Philosophy 8200 Seminar in History of Philosophy: The Primary/Secondary Quality Distinction

This seminar will explore the early modern version of the primary/secondary quality distinction and its roots in seventeenth-century mechanism. The primary/secondary quality distinction is a prominent place where natural philosophy and metaphysics come together in the period, and we will be interested in the question of just how they are joined: Should the distinction be regarded as belonging primarily to physics? What sort of justification is there for the existence of the distinction? What sort of justification is there for the lists of qualities on each side?

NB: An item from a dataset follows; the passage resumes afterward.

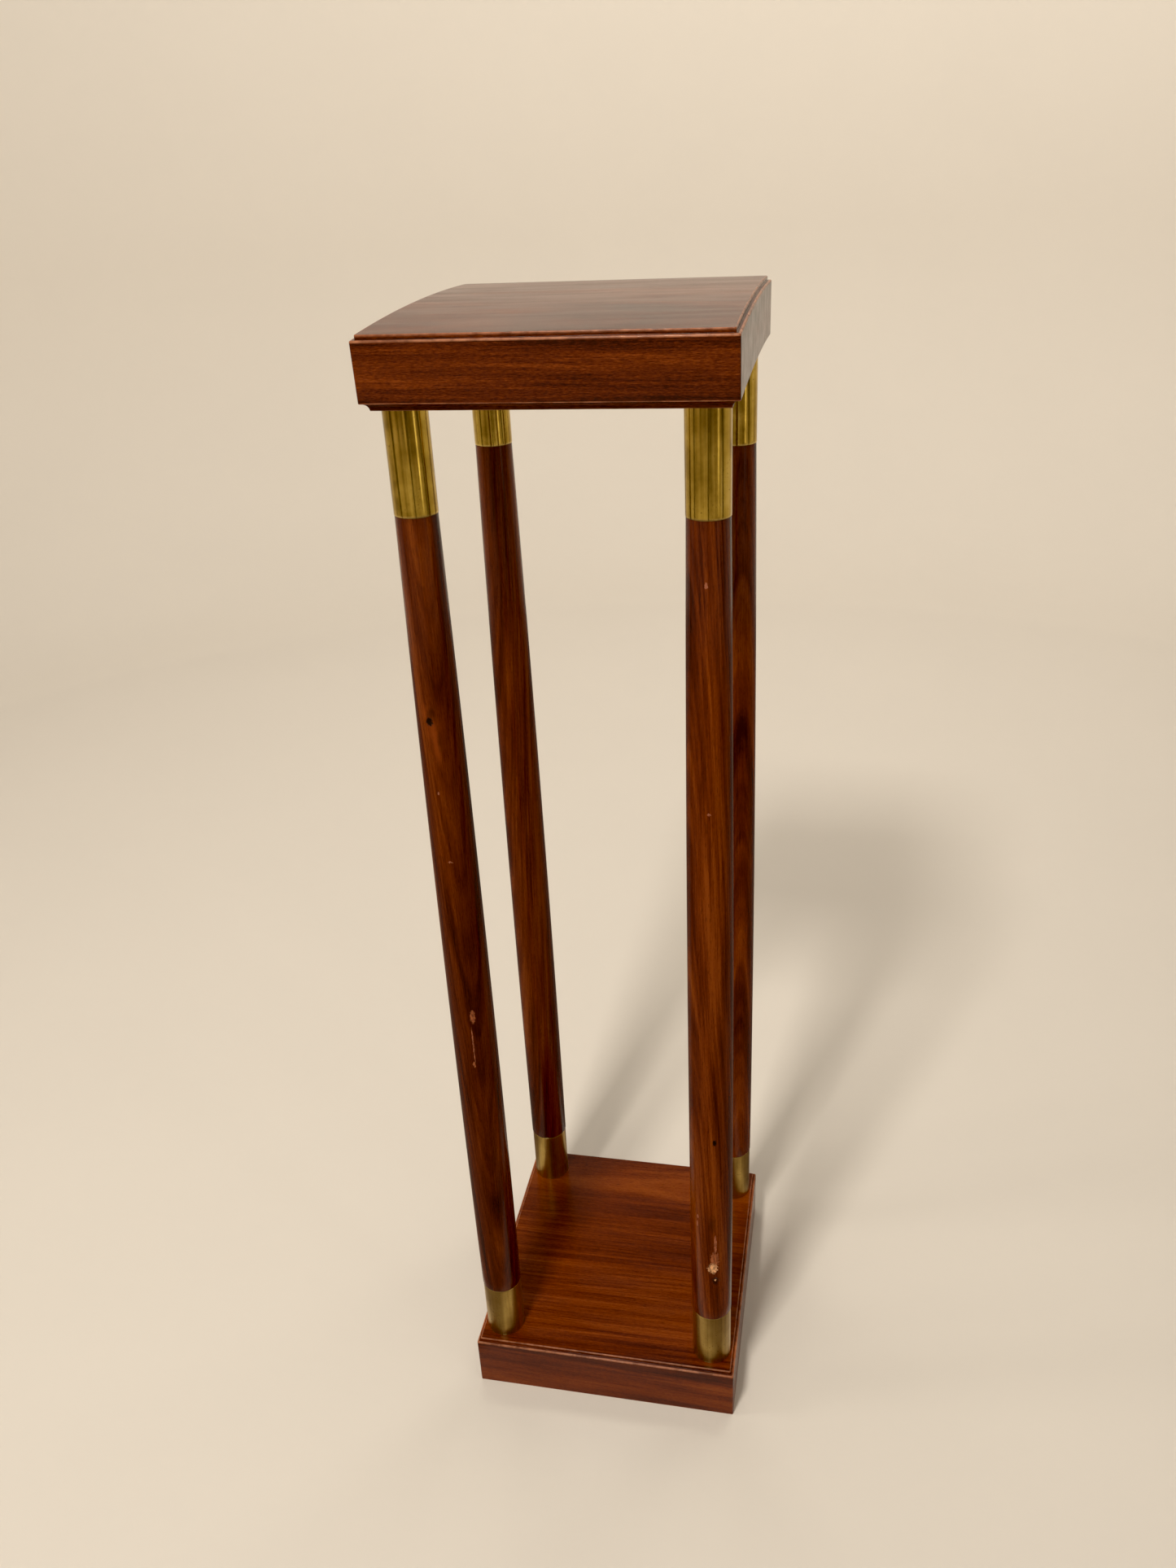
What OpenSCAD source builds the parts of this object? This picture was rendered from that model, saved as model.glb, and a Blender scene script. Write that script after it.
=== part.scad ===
// Four-post display pedestal: an arched hardwood top board on four swelled, tapered posts,
// standing on a square-edged base board, with a brass ferrule at each end of every post.
// X is the width, -Y is the front, +Z is up. The origin is the centre of the underside.
// Each post is turned down to carry its ferrules and ends in a tenon. The upper tenons are
// glued into blind mortises. A screw and washer under the base draw each lower tenon down.

/* [Overall] */
// Height from the floor to the crown of the top board
total_h = 1116; // [950:1:1300]
// Width of both boards, left to right
board_w = 280; // [260:1:330]
// Depth of both boards, front to back
board_d = 295; // [270:1:340]
// Spacing of the post centres, left to right
post_dx = 228; // [190:1:234]
// Spacing of the post centres, front to back
post_dy = 234; // [200:1:242]

/* [Boards] */
// Thickness of the base board
base_t = 63.5; // [56:0.5:80]
// Thickness of the top board
top_t = 55; // [46:0.5:70]
// Rise of the top board's arch over its full depth
arch_rise = 4.2; // [3:0.1:12]
// Width of the small step round the upper edge of both boards
step_w = 3.3; // [1.5:0.1:5]
// Height of the small step round the upper edge of both boards
step_h = 3.5; // [1.5:0.1:5]
// Radius of the cove round the lower edge of the top board
cove_r = 6.35; // [3:0.05:7]

/* [Posts] */
// Diameter of the wood just above the lower ferrule
post_bottom_dia = 41; // [40:0.1:46]
// Diameter of the wood just below the upper ferrule
post_top_dia = 34.2; // [33:0.1:34.8]
// How much the middle swells above a straight taper, on the diameter
post_swell = 3.6; // [0:0.1:6]

/* [Ferrules] */
// Outer diameter of the upper ferrules
upper_ferrule_dia = 35; // [34.9:0.1:38]
// Length of the upper ferrules
upper_ferrule_len = 85; // [60:1:110]
// Outer diameter of the lower ferrules
lower_ferrule_dia = 40; // [36:0.1:40.2]
// Length of the lower ferrules
lower_ferrule_len = 67.5; // [40:0.5:90]
// Wall thickness of the brass tube
ferrule_wall = 1.2; // [0.8:0.1:1.6]

/* [Joints] */
// Diameter of the post tenons
tenon_dia = 22; // [16:0.5:26]
// Length of the upper tenons
upper_tenon_len = 28; // [15:0.5:34]
// Length of the lower tenons
lower_tenon_len = 35; // [20:0.5:38]
// Shank diameter of the base screws
screw_dia = 6; // [4:0.5:8]
// Length of the base screws under the head
screw_len = 65; // [50:1:90]

/* [Hidden] */
$fn = 96;

WOOD = [0.36, 0.13, 0.06];
POST_WOOD = [0.32, 0.10, 0.05];
BRASS = [0.70, 0.58, 0.28];
STEEL = [0.62, 0.63, 0.65];

eps = 0.01;
// Clearance on the radius between a turned wooden end and what it sits in
glue_gap = 0.1;
// Shadow gap between a lower ferrule and the shoulder of the wood above it
shadow_gap = 0.5;
// Small chamfer on the shoulders of the posts
shoulder_ease = 0.6;
// Depth of the flat seat that an upper ferrule stands in, above the board's lower edge line
seat_depth = 3.3;
// Chamfer at the tip of a tenon
tenon_ease = 1.5;
// Extra depth of a mortise beyond its tenon
mortise_spare = 2;

// The arch: every surface of the top board is a cylinder about one axis along X
arch_r = (board_d * board_d / 4 + arch_rise * arch_rise) / (2 * arch_rise);
arch_z = total_h - arch_r;
ledge_r = arch_r - step_h;
under_r = arch_r - top_t;
end_angle = asin(board_d / 2 / ledge_r);
panel_angle = asin((board_d / 2 - step_w) / arch_r);
// Height of the underside along the front and back edges
under_edge_z = arch_z + under_r * cos(end_angle);
arch_fn = 1440;

// Levels along a post
seat_z = under_edge_z + seat_depth;
upper_rim_z = seat_z - upper_ferrule_len;
lower_rim_z = base_t + lower_ferrule_len;
wood_bottom_z = lower_rim_z + shadow_gap;
upper_core_r = upper_ferrule_dia / 2 - ferrule_wall - glue_gap;
lower_core_r = lower_ferrule_dia / 2 - ferrule_wall - glue_gap;
outline_steps = 28;

// Base screw, washer and counterbore
washer_dia = 18;
washer_t = 1.5;
head_dia = 12;
head_h = 3.6;
slot_w = 1.4;
slot_depth = 1.8;
counterbore_dia = 20;
counterbore_depth = 12;
head_face_z = counterbore_depth - washer_t;

// Radius of the wood at a fraction of the height between its shoulders, 0 at the bottom
function wood_r(f) = (post_bottom_dia * (1 - f) + post_top_dia * f + post_swell * 4 * f * (1 - f)) / 2;

// Puts its children at one post position, by the signs of x and y
module at_post(side, end) {
    translate([side * post_dx / 2, end * post_dy / 2, 0]) children();
}

// Puts its children at all four post positions
module at_posts() {
    for (side = [-1, 1]) {
        for (end = [-1, 1]) {
            at_post(side, end) children();
        }
    }
}

// A block centred on the Z axis
module block(width, depth, low, high) {
    translate([-width / 2, -depth / 2, low]) cube([width, depth, high - low]);
}

// A curved slab about the arch's axis, between two radii and two radial end faces
module arch_slab(width, inner_r, outer_r, half_angle) {
    reach = outer_r + 20;
    translate([-width / 2, 0, arch_z]) rotate([90, 0, 90]) linear_extrude(width) intersection() {
        difference() {
            circle(r = outer_r, $fn = arch_fn);
            circle(r = inner_r, $fn = arch_fn);
        }
        polygon([[0, 0], [reach * tan(half_angle), reach], [-reach * tan(half_angle), reach]]);
    }
}

// The cutter for the cove along the front or back lower edge of the top board
module end_cove(end) {
    translate([-board_w / 2 - 1, end * under_r * sin(end_angle), under_edge_z])
        rotate([0, 90, 0]) cylinder(r = cove_r, h = board_w + 2, $fn = 48);
}

// The cutter for the cove along the left or right lower edge, which follows the arch
module side_cove(side) {
    translate([side * board_w / 2, 0, arch_z]) rotate([0, 90, 0])
        rotate_extrude($fn = arch_fn) translate([under_r, 0]) circle(r = cove_r, $fn = 48);
}

module base_board() {
    color(WOOD) difference() {
        union() {
            block(board_w, board_d, 0, base_t - step_h);
            block(board_w - 2 * step_w, board_d - 2 * step_w, base_t - step_h - 1, base_t);
        }
        at_posts() {
            translate([0, 0, base_t - lower_tenon_len - mortise_spare])
                cylinder(d = tenon_dia + 2 * glue_gap, h = lower_tenon_len + mortise_spare + 1);
            translate([0, 0, -1]) cylinder(d = screw_dia + 0.6, h = base_t);
            translate([0, 0, -1]) cylinder(d = counterbore_dia, h = counterbore_depth + 1);
        }
    }
}

module top_board() {
    color(WOOD) difference() {
        union() {
            arch_slab(board_w, under_r, ledge_r, end_angle);
            arch_slab(board_w - 2 * step_w, ledge_r - 1, arch_r, panel_angle);
        }
        for (sign = [-1, 1]) {
            end_cove(sign);
            side_cove(sign);
        }
        at_posts() {
            translate([0, 0, seat_z - 20]) cylinder(d = upper_ferrule_dia + 2 * glue_gap, h = 20);
            translate([0, 0, seat_z - 1])
                cylinder(d = tenon_dia + 2 * glue_gap, h = upper_tenon_len + mortise_spare + 1);
        }
    }
}

// A post with its two ferrule seats and its two tenons, turned about Z
module post(side, end) {
    tenon_r = tenon_dia / 2;
    lower_tip_z = base_t - lower_tenon_len;
    upper_tip_z = seat_z + upper_tenon_len;
    wood_h = upper_rim_z - wood_bottom_z;
    outline = concat(
        [[0, lower_tip_z], [tenon_r - tenon_ease, lower_tip_z], [tenon_r, lower_tip_z + tenon_ease]],
        [[tenon_r, base_t], [lower_core_r, base_t], [lower_core_r, wood_bottom_z]],
        [[wood_r(0) - shoulder_ease, wood_bottom_z]],
        [for (i = [0 : outline_steps]) let (f = i / outline_steps)
            [wood_r(f), wood_bottom_z + shoulder_ease + f * (wood_h - shoulder_ease)]],
        [[upper_core_r, upper_rim_z], [upper_core_r, seat_z], [tenon_r, seat_z]],
        [[tenon_r, upper_tip_z - tenon_ease], [tenon_r - tenon_ease, upper_tip_z], [0, upper_tip_z]]
    );
    color(POST_WOOD) at_post(side, end) difference() {
        rotate_extrude() polygon(outline);
        translate([0, 0, lower_tip_z - 1])
            cylinder(d = screw_dia, h = head_face_z + washer_t + screw_len - lower_tip_z + 2);
    }
}

// A plain brass tube round one end of a post
module ferrule(side, end, dia, low, high) {
    color(BRASS) at_post(side, end) translate([0, 0, low]) difference() {
        cylinder(d = dia, h = high - low);
        translate([0, 0, -1]) cylinder(d = dia - 2 * ferrule_wall, h = high - low + 2);
    }
}

module upper_ferrule(side, end) {
    ferrule(side, end, upper_ferrule_dia, upper_rim_z, seat_z);
}

module lower_ferrule(side, end) {
    ferrule(side, end, lower_ferrule_dia, base_t, lower_rim_z);
}

// Slotted round-head wood screws, heads down in the counterbores
module base_screws() {
    point_h = 8;
    shank_h = washer_t + screw_len - point_h;
    color(STEEL) at_posts() translate([0, 0, head_face_z]) {
        difference() {
            translate([0, 0, -head_h]) cylinder(d = head_dia, h = head_h);
            translate([-head_dia, -slot_w / 2, -head_h - 1]) cube([2 * head_dia, slot_w, slot_depth + 1]);
        }
        translate([0, 0, -eps]) cylinder(d = screw_dia - 0.1, h = shank_h + eps);
        translate([0, 0, shank_h]) cylinder(d1 = screw_dia - 0.1, d2 = 1, h = point_h);
    }
}

module base_washers() {
    color(STEEL) at_posts() translate([0, 0, head_face_z]) difference() {
        cylinder(d = washer_dia, h = washer_t);
        translate([0, 0, -1]) cylinder(d = screw_dia + 0.4, h = washer_t + 2);
    }
}

base_board();
top_board();
post(-1, -1);  // post_front_left
post(1, -1);  // post_front_right
post(-1, 1);  // post_back_left
post(1, 1);  // post_back_right
upper_ferrule(-1, -1);  // upper_ferrule_front_left
upper_ferrule(1, -1);  // upper_ferrule_front_right
upper_ferrule(-1, 1);  // upper_ferrule_back_left
upper_ferrule(1, 1);  // upper_ferrule_back_right
lower_ferrule(-1, -1);  // lower_ferrule_front_left
lower_ferrule(1, -1);  // lower_ferrule_front_right
lower_ferrule(-1, 1);  // lower_ferrule_back_left
lower_ferrule(1, 1);  // lower_ferrule_back_right
base_screws();
base_washers();
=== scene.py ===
"""Four-post display pedestal: an arched mahogany top board on four swelled, tapered posts,
brass ferrules at both ends of every post, and a base board with a small step round its upper edge.

Metres; X is the width, -Y is the front, +Z is up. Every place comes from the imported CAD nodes,
and the few sizes below that a box cannot give repeat the CAD's own dimensions.
"""

import math
import random
from collections import namedtuple

import bmesh
import bpy
from mathutils import Matrix, Vector


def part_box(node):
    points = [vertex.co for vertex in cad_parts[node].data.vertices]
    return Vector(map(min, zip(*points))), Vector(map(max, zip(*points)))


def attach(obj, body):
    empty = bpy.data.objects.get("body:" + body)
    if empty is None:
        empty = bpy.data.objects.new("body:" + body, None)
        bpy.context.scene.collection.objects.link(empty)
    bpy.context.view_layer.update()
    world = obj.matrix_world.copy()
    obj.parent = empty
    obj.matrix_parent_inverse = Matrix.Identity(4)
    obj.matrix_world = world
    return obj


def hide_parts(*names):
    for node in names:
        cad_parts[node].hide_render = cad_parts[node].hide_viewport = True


MM = 0.001
HALF_TURN = math.pi
FULL_TURN = 2 * math.pi

# ---- Sizes repeated from the CAD, in metres ----
ARCH_RISE = 4.2 * MM
STEP_W = 3.3 * MM
STEP_H = 3.5 * MM
COVE_R = 6.35 * MM
TOP_T = 55 * MM
SHOULDER_EASE = 0.6 * MM
FERRULE_WALL = 1.2 * MM
GLUE_GAP = 0.1 * MM
SHADOW_GAP = 0.5 * MM
POST_BOTTOM_DIA = 41 * MM
POST_TOP_DIA = 34.2 * MM
POST_SWELL = 3.6 * MM
TENON_R = 11 * MM
TENON_EASE = 1.5 * MM
MORTISE_SPARE = 2 * MM
SCREW_DIA = 6 * MM
SCREW_LENGTH = 65 * MM
SCREW_POINT_H = 8 * MM
SCREW_HEAD_R = 6 * MM
SCREW_HEAD_H = 3.6 * MM
SCREW_SHANK_PLAY = 0.05 * MM
SCREW_HOLE_PLAY = 0.3 * MM
SLOT_W = 1.4 * MM
SLOT_DEPTH = 1.8 * MM
WASHER_R = 9 * MM
WASHER_PLAY = 0.2 * MM
COUNTERBORE_R = 10 * MM
COUNTERBORE_DEPTH = 12 * MM
SEAT_CUT_H = 20 * MM
CUT_SPARE = 1 * MM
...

What status is assigned to the secondary qualities, and on what basis? If secondary qualities are powers, how should we understand powers?

We will consider the distinction as it is made in the works of (at least), Galileo, Descartes, Boyle, and Locke. This will require some extended exploration of the natural philosophy of Descartes and Boyle, and the metaphysics of Descartes and Locke. Thus, more broadly, we will be (selectively) surveying the philosophy of body in the early modern period.

Philosophy 5230 Studies in 17th-Century Philosophy: Descartes, Malebranche, Berkeley

This course will be based on a close reading of some of the central philosophical texts of Descartes, Malebranche, and Berkeley, emphasizing their interconnections. We will begin by considering Descartes, whose break from Aristotelianism permanently altered the philosophical landscape of the 17th century. We will next turn to Nicolas Malebranche, who regarded himself as a disciple of Descartes (i.e. a Cartesian), but who was in many respects a “deviant Cartesian”. That is, Malebranche departs in many important respects from Descartes’ views, in part because he has other philosophical influences (notably Augustine), but also because he sees serious philosophical difficulties with certain of Descartes’ doctrines. Finally, we will turn to the works of George Berkeley, the Irish bishop who is today more commonly studied in conjunction with his fellow “empiricists” Locke and Hume, but who was often labeled in his own time (despite his protests) as a follower of Malebranche. Though Berkeley is in many respects dramatically opposed to Descartes’ views, the influence of Malebranche (and even of Descartes) on his thought is manifest.

Prerequisite: 3230 or 3240 and 6 credit hours of Philosophy course work at the 2000 level or above.

Spring 2013

I have been awarded a Special Assignment by OSU, i.e. one semester’s release from regular duties in order to pursue full-time research.